Wilkins, like many on this list, had two seasons of average performance before breaking out in his third season. This came in part due to a jump in power, with 30 HRs versus just six and eight his first two. In fact, Wilkins would only break double digits one other time in his career, in 1996. This is primarily due to the lack of playing time, possibly due to health and possibly ineffectiveness. Regardless, he would surpass one Win the following season, then one final time in 1996. He would play in several more seasons, though break 20 games played only once.
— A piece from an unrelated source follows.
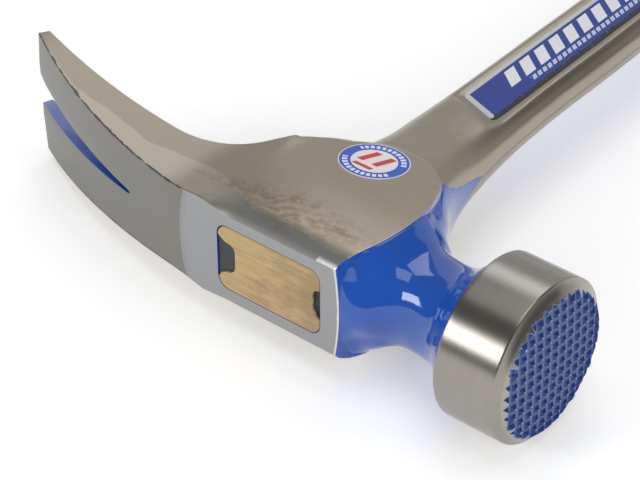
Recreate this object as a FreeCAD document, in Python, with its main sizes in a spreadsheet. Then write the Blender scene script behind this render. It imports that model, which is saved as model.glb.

Gardner is a fantastic defender whose offensive performance has been inconsistent thus far. Even without the offense, his defense has been good enough to remain a valuable player. Once he is able to combine the defense with even just a slightly above average offense, seasons like 2010 are possible, when Gardner had 7.4 WAR, almost evenly split between offense and defense. In the seasons following, he has been a 4-WAR player, except while injured in 2012.
Returning to the main question of this post, what we can expect out of Carpenter next year and beyond, obviously there will be a drop off from last season. The ZiPS projection for him feels too low, and I'd be more surprised if he hit .272/.351/.413 than if he hit above it. The Steamer--and similar Oliver--projection, at .291/.373/.442, seems the most likely, and it wouldn't be out of line with any of the historical examples' follow-up seasons. Matt Carpenter was great in 2013, and probably won't be great in 2014, which is the reality of player performance and regression. Carpenter will continue to be good, possibly really good, but definitely cheap. The Cardinals should feel really lucky or really smart for having him develop this way.